• Data excerpt:

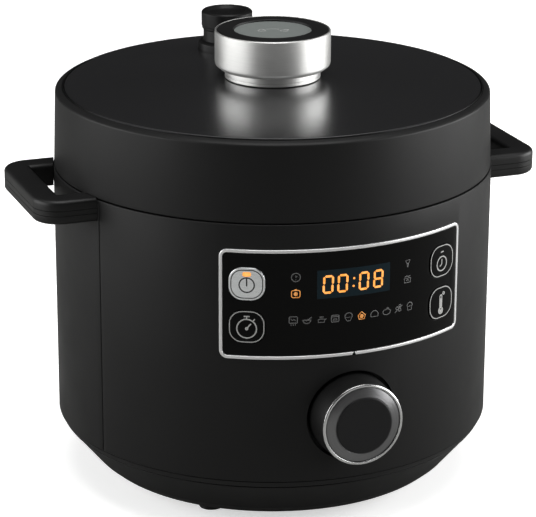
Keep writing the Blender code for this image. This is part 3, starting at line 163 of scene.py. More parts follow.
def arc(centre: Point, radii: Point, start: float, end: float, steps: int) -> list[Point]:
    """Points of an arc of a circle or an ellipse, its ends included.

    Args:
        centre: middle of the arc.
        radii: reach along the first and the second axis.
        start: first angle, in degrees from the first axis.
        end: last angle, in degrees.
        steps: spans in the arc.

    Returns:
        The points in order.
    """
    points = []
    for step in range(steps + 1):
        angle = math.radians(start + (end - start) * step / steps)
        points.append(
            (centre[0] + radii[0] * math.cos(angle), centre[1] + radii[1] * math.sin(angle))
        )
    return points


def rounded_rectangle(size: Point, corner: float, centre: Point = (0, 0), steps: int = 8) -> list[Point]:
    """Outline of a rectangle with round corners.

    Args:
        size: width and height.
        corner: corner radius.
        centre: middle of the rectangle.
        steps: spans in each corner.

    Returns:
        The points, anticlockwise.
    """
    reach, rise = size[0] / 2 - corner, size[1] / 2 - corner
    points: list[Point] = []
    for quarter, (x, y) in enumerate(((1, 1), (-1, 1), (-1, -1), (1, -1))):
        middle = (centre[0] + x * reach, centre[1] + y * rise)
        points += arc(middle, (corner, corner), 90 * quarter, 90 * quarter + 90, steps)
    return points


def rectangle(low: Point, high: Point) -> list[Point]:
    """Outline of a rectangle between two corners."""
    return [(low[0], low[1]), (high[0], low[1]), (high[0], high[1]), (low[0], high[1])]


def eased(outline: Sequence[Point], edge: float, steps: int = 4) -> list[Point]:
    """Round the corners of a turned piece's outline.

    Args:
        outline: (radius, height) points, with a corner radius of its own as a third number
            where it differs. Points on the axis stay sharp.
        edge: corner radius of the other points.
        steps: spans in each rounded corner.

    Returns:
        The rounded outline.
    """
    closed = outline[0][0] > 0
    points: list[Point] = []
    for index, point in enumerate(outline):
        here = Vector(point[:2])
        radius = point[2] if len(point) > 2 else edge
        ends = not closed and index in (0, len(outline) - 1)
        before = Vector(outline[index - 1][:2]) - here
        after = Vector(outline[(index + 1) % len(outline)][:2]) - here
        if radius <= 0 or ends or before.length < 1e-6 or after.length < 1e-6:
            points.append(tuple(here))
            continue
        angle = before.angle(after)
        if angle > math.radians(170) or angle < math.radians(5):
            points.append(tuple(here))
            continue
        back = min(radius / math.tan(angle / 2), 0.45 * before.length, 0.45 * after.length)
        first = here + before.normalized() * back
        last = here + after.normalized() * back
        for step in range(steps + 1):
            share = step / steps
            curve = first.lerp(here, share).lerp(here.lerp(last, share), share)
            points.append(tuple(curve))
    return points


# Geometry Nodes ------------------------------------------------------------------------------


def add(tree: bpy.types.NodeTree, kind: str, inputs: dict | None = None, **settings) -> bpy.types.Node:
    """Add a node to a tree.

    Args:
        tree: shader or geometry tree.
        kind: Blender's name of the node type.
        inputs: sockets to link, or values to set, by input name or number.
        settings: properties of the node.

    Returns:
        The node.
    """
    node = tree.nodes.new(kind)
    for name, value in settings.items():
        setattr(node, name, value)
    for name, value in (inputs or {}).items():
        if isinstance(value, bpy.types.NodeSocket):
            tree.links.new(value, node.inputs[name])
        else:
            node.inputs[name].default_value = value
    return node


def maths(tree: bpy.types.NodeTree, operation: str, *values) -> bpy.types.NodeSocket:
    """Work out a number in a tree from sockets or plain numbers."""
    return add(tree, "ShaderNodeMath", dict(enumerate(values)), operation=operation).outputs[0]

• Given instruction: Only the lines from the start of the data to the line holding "its ends included." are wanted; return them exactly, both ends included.

• The completed task:
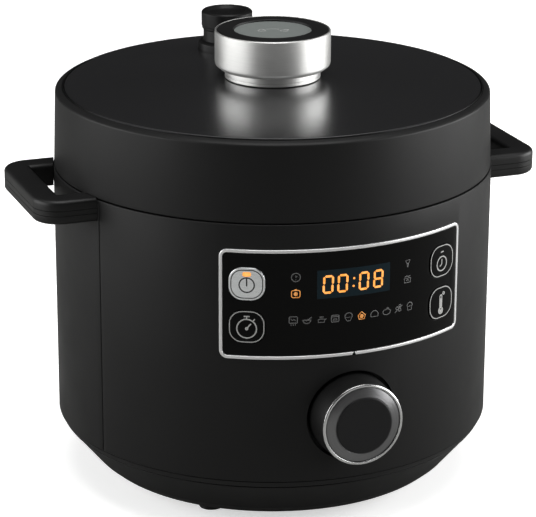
Keep writing the Blender code for this image. This is part 3, starting at line 163 of scene.py. More parts follow.
def arc(centre: Point, radii: Point, start: float, end: float, steps: int) -> list[Point]:
    """Points of an arc of a circle or an ellipse, its ends included.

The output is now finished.